Though one might be tempted to view this scene as a simple misunderstanding on Yank's part, it actually serves to demonstrate how fully Yank has been isolated from society, because he sees no productive course of action except for violence, and furthermore, his desire to blow up a steel factory stems not from a desire to right wrongs committed against the working class, but rather to show Mildred Douglas, who had first called him an ape, that he is capable of more than cursing and shoveling coal.

Thus, in Yank's selfish, twisted view of the world, blowing up a steel factory will "square tings" with Mildred (O'Neill 76). This detail is important because it shows that Yank's inability to belong is ultimately born out of his pride, and this pride is ultimately all he has, because he is unwilling or unable to let it go throughout the play, and when he finally does, he dies.

Yank eventually goes to visit an actual gorilla, and it is here that one loses all sympathy for him, because his death is so clearly the result of his own arrogance and pride. As with the IWW secretary, Yank assumes that his interpretation of the world is automatically correct, and is unable to imagine it in any other way.

Although he seems to be evolving the ability to imagine other people's psyches when he tells the gorilla "so yuh're what she seen when she looked at me," he remains unable to imagine a world in which he is any different (O'Neill 84).

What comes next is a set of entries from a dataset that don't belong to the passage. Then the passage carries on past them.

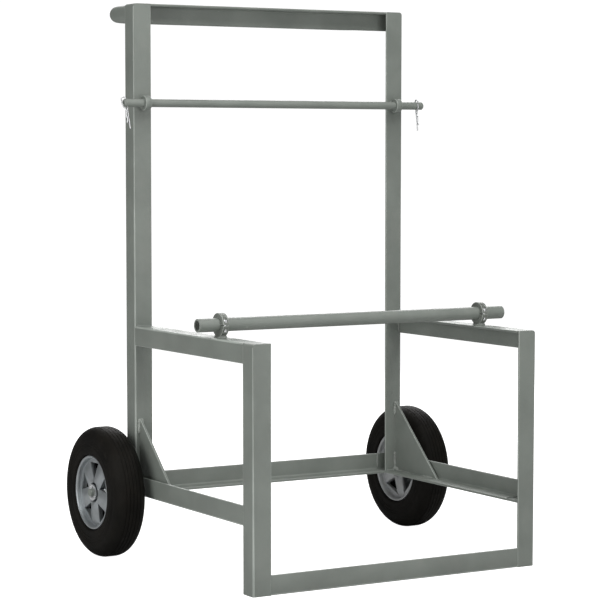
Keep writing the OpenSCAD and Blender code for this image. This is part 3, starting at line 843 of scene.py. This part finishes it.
def make_world(backdrop, ambient):
    """A white world, at one strength for the camera and another for the light it gives."""
    world = bpy.data.worlds.new("studio")
    bpy.context.scene.world = world
    world.use_nodes = True
    tree = world.node_tree
    tree.nodes.clear()
    out = tree.nodes.new("ShaderNodeOutputWorld")
    seen = tree.nodes.new("ShaderNodeBackground")
    lighting = tree.nodes.new("ShaderNodeBackground")
    for background, strength in ((seen, backdrop), (lighting, ambient)):
        background.inputs["Color"].default_value = (1, 1, 1, 1)
        background.inputs["Strength"].default_value = strength
    mix = tree.nodes.new("ShaderNodeMixShader")
    by_camera = tree.nodes.new("ShaderNodeLightPath").outputs["Is Camera Ray"]
    tree.links.new(by_camera, mix.inputs[0])
    tree.links.new(lighting.outputs[0], mix.inputs[1])
    tree.links.new(seen.outputs[0], mix.inputs[2])
    tree.links.new(mix.outputs[0], out.inputs[0])


def soft_box(name, azimuth, elevation, distance, size, watts, aim):
    """A square soft light standing at that bearing from the aim, facing it."""
    a, e = math.radians(azimuth), math.radians(elevation)
    back = Vector((math.sin(a) * math.cos(e), -math.cos(a) * math.cos(e), math.sin(e)))
    light = bpy.data.lights.new(name, "AREA")
    light.shape = "SQUARE"
    light.size = size
    light.energy = watts
    lamp = bpy.data.objects.new(name, light)
    bpy.context.scene.collection.objects.link(lamp)
    lamp.location = Vector(aim) + back * distance
    lamp.visible_camera = False
    lamp.rotation_mode = "QUATERNION"
    lamp.rotation_quaternion = (-back).to_track_quat("-Z", "Y")


def make_camera(place, tilt, bearing, lens, sensor):
    """A level camera, tilted down and turned clockwise by those angles in degrees."""
    camera_data = bpy.data.cameras.new("studio_camera")
    camera = bpy.data.objects.new("studio_camera", camera_data)
    bpy.context.scene.collection.objects.link(camera)
    camera_data.lens = lens
    camera_data.sensor_width = sensor
    camera.location = place
    camera.rotation_euler = (math.radians(90 - tilt), 0, math.radians(-bearing))
    bpy.context.scene.camera = camera


make_floor()
make_world(backdrop=1.05, ambient=0.16)
soft_box("front_softbox", 15, 13, 2.0, 1.3, 13, aim=(-0.55, -0.1, 0.48))
soft_box("left_softbox", -78, 10, 1.6, 1.2, 16, aim=(-0.35, 0.0, 0.5))
soft_box("overhead_softbox", 10, 62, 3.0, 2.0, 66, aim=(-0.2, 0, 0.6))
soft_box("back_softbox", 150, 28, 3.2, 2.4, 75, aim=(0.1, 0, 0.5))
make_camera(place=(-2.3108, -3.8810, 0.8172), tilt=3.855, bearing=30.516, lens=136.06, sensor=36)
bpy.context.scene.view_settings.view_transform = "Standard"
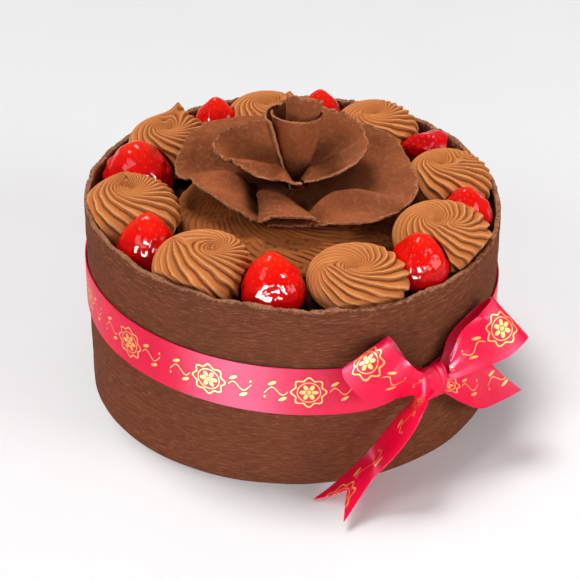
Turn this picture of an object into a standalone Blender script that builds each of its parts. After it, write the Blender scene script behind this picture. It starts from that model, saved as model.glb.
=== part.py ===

Yank's cage is of his own making, because he steadfastly refuses to question any of his behavior or assumptions, so while his inclination that the rich and representatives of the state who ultimately work for the rich are successfully precisely because they keep the working class imprisoned through low wages, harsh working conditions, and imposed social immobility, he ultimately plays into all of the assumptions and stereotypes of the working class perpetuated by the rich. In effect, he.